In the updated version obtained by The Times of Israel, the word “faith” was replaced by the word “origin,” which commonly refers to the Jewish ethnic origin of a person.
However, the reference to gender remains.
“Huldai has chosen to adopt a progressive agenda and fight against Judaism,” Education Minister Yoav Kisch from Likud said in a statement. “The education system will work to strengthen Jewish and Zionist identity, despite the wrath of all the ‘Huldaists’ out there.”
“The Tel Aviv municipality has declared war on Judaism,” said National Security Minister Itamar Ben Gvir, leader of the far-right Otzma Yehudit party.
“I demand that the Tel Aviv municipality immediately halt this dangerous and despicable move,” he added. “We will not bow our heads, we will not remain silent, and we will not allow the Jewish state to be turned into a ‘state of all its citizens’ on the backs of our synagogues.”

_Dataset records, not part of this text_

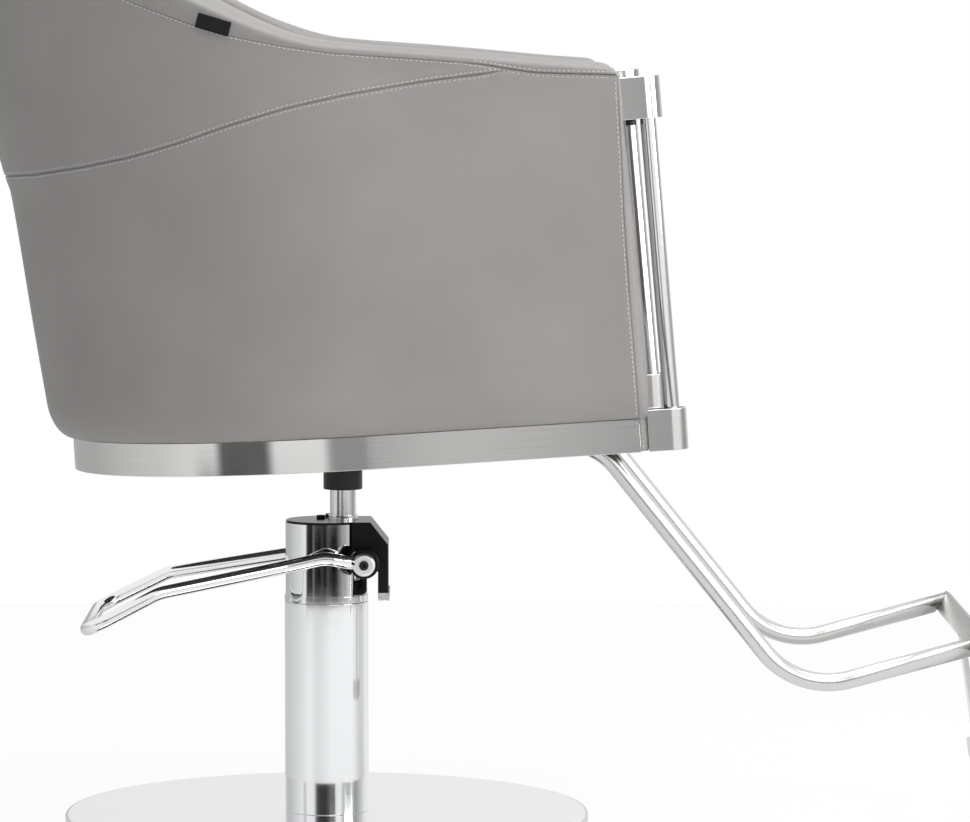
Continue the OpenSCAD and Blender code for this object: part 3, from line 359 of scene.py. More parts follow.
rubber = finish("Rubber", 0.02, 0, 0.8)
vary(rubber, 900, color=(0.015, 0.03), bump=0.3)
raw_steel = finish("Raw_steel", (0.33, 0.33, 0.34), 1, 0.5)
vary(raw_steel, 160, color=((0.27, 0.27, 0.28), (0.38, 0.38, 0.39)), rough=(0.4, 0.62), bump=0.2)
mirror = finish("Mirror_steel", (0.86, 0.865, 0.87), 1, 0.06)
vary(mirror, 26, 2, rough=(0.035, 0.085))
zinc = finish("Zinc_steel", (0.62, 0.63, 0.64), 1, 0.35)
vary(zinc, 420, rough=(0.28, 0.45), bump=0.1)
dress(rubber, "floor_pad", edge=0.0006)
dress(raw_steel, "base_weight", edge=0.0008)
dress(zinc, "base_bolts")
BASE_R, BASE_LOW, BASE_TOP, BASE_HOLE_R, SHEET = 0.2825, 0.001, 0.015, 0.025, 0.0015
points, faces = lathe(rounded_loop([
    (BASE_R, BASE_LOW, 0.0004), (BASE_R, BASE_TOP, 0.0045), (BASE_HOLE_R, BASE_TOP, 0.0002),
    (BASE_HOLE_R, BASE_TOP - SHEET, 0.0002), (BASE_R - SHEET, BASE_TOP - SHEET, 0.003),
    (BASE_R - SHEET, BASE_LOW, 0.0004),
]), steps=256)
solid_of("Base_cover", points, faces, mirror, "base", slot="mirror_steel",
         replaced=["base_cover"])


# Column. A chromed tube covers the oil tank and the pressure tube of the hydraulic pump; only
# the cover shows, standing between the base and the pump's head.
chrome = finish("Chrome", (0.84, 0.85, 0.86), 1, 0.05)
vary(chrome, 70, 2, rough=(0.03, 0.075))
vary(chrome, 14, 1, bump=0.05, depth=0.0004)
cast_iron = finish("Cast_iron", (0.08, 0.08, 0.085), 1, 0.6)
vary(cast_iron, 500, color=(0.06, 0.11), bump=0.4)
dress(cast_iron, "pump_foot", edge=0.0008)
dress(raw_steel, "reservoir_tube", "pressure_cylinder")
COLUMN_R, COLUMN_TOP = 0.045, 0.2427
points, faces = lathe(rounded_loop([
    (COLUMN_R, BASE_TOP, 0.0006), (COLUMN_R, COLUMN_TOP, 0.0006),
    (COLUMN_R - SHEET, COLUMN_TOP, 0.0003), (COLUMN_R - SHEET, BASE_TOP, 0.0003),
]))
solid_of("Column_cover", points, faces, chrome, "base", slot="chrome",
         replaced=["column_cover"])

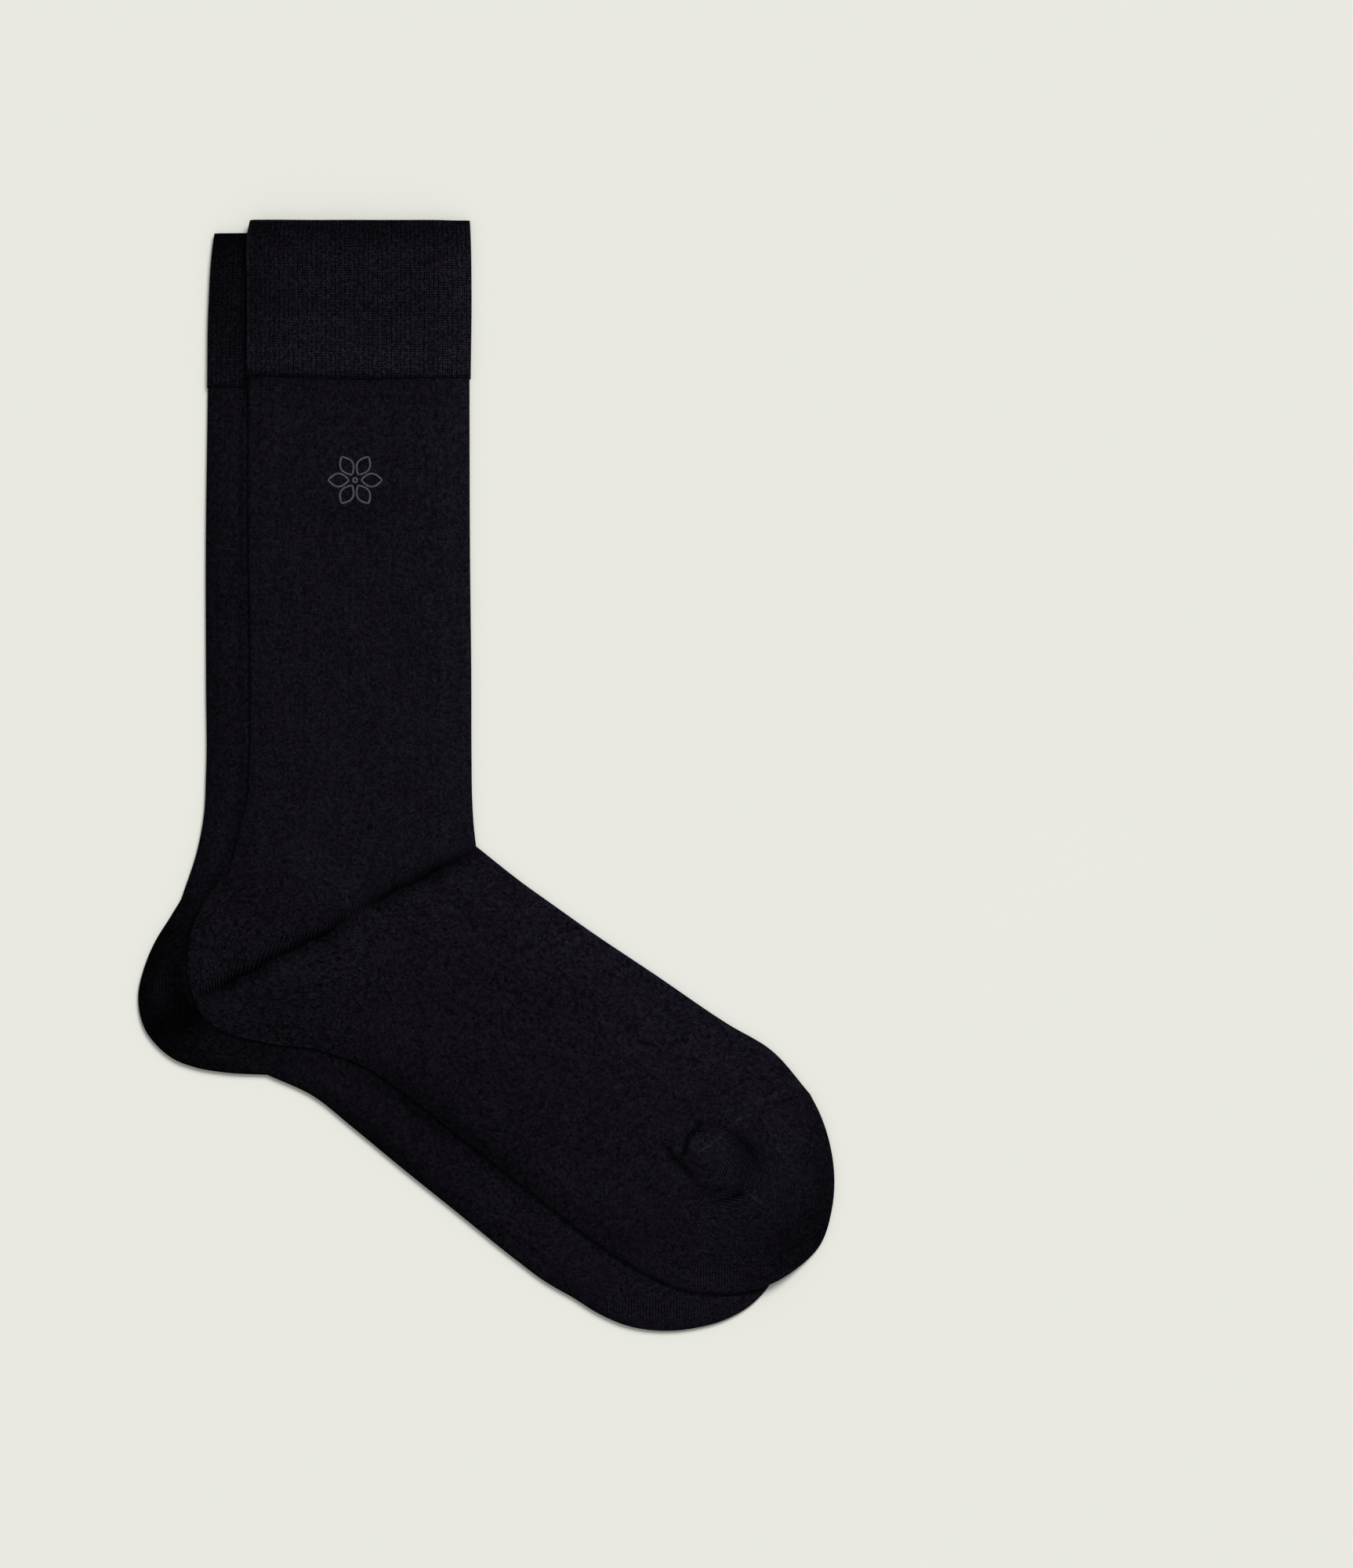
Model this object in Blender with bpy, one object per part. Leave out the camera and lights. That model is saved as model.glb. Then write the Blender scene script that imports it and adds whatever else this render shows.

Park HaMesila in South Tel Aviv, on a Shabbat afternoon on April 19, 2025. (Miriam Alster/FLASH90)
MK Gilad Kariv, a member of the opposition party The Democrats, defended Tel Aviv’s decision.
“Hundreds of Orthodox synagogues operate in Tel Aviv,” he wrote on X. “A large number of them are in public buildings. No one has ever forced a non-Orthodox style of prayer on them.”
He noted that synagogues, like any other non-profit organization in public property, are required to sign on allocation contracts that include general clauses about non-discrimination, saying that this happens in other cities as well.
“What is happening — and what should happen — is protection of local worshiper communities against takeovers by outside associations — Haredi and Hardali (ultra-Orthodox nationalist) — that try to dictate patterns of prayer and synagogue use, often against the will of neighborhood residents,” he added.